Benefits of Cloud Composer
Here are the benefits of Google Cloud Composer at a glance:
- Simple configuration: If you already have a Google Cloud Account, configuring the Google Cloud Composer is just a couple of clicks away. While the Google Cloud Composer project is being loaded, you can select the Python libraries you want to use and easily configure the environment to your preferences.
- Python integration and support: Google Cloud Composer integrates nicely with Python libraries and supports newer versions of Python, such as Python 3.6.
- Seamless deployment: Google Cloud Composer projects are built using Directed Acyclic Graphs (DAGs) stored inside a dedicated folder as part of your Google Cloud Storage. To deploy, you can create a DAG using the available components in the dashboard. Then, just drag-and-drop the DAG to this folder. That’s all you have to do, the service takes care of everything else.
While a benefit of using a managed service like Google Cloud Composer is that you don’t have to configure the infrastructure yourself, this means you have to pay more for a ready-made solution. Also, Cloud Composer has a relatively limited number of supported services and integrations . You’d need more in-depth knowledge of Google Cloud Platform to be able to troubleshoot DAG connectors.
In this section we’ll learn how to set up the Cloud Composer, orchestrate the pipelines, and trigger Dataflow jobs.
Setting Up Cloud Composer
First, enable the Cloud Composer API and create a new environment by clicking on “Create.” Next, fill in all required details of the environment. These include name and location of the environment, node, machine type, disk size, version of Python, image version, etc.
The setup process takes some time to complete, and completion will be indicated by a green check mark, as shown in Figure 4.
Deployment of a DAG
Cloud Composer stores the DAGs in a Cloud Storage bucket—this enables you to add, edit, and delete a DAG seamlessly. Note that a Cloud Storage bucket will be created when you create an environment.
You can deploy Google Cloud Composer through manual deployment or automatic deployment. If you’re going to deploy DAGs manually, drag and drop the Python files (having a .py extension) to the DAGs folder in Cloud Storage. Alternatively, you can set up a continuous integration pipeline so that the DAG files are deployed automatically.
Orchestrating Google Cloud’s Data Pipelines with Cloud Composer
Cloud Composer can orchestrate existing data pipelines implemented by native Google Cloud services like Data Fusion or DataFlow.
Cloud Data Fusion is a fully managed data integration service from Google. If you have a Data Fusion instance and a deployed pipeline ready, you can trigger it from Cloud Composer using the CloudDataFusionStartPipelineOperator operator.

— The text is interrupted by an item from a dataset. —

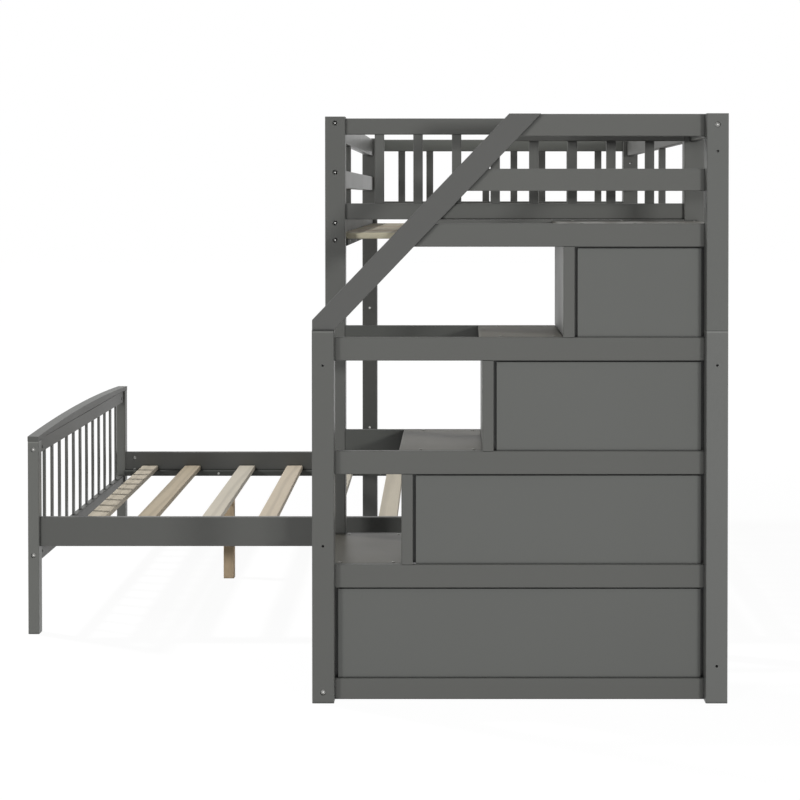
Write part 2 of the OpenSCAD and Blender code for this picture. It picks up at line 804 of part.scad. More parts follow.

Cloud Dataflow is a Unified stream and batch data processing that’s serverless, fast, and cost-effective – based on Apache Beam. To trigger Dataflow jobs you can use operators such as DataflowCreateJavaJobOperator or DataflowCreatePythonJobOperator.
Google Cloud Composer is based on the open-source workflow engine, Apache Airflow, which enables you to build, schedule, and monitor jobs easily. Not only can Cloud Composer help you operate and orchestrate your data pipelines; it integrates nicely with several other Google products via well-defined APIs.
Simplicity, portability, easy deployment, and multi-cloud support are just a few of the benefits Google Cloud Composer offers.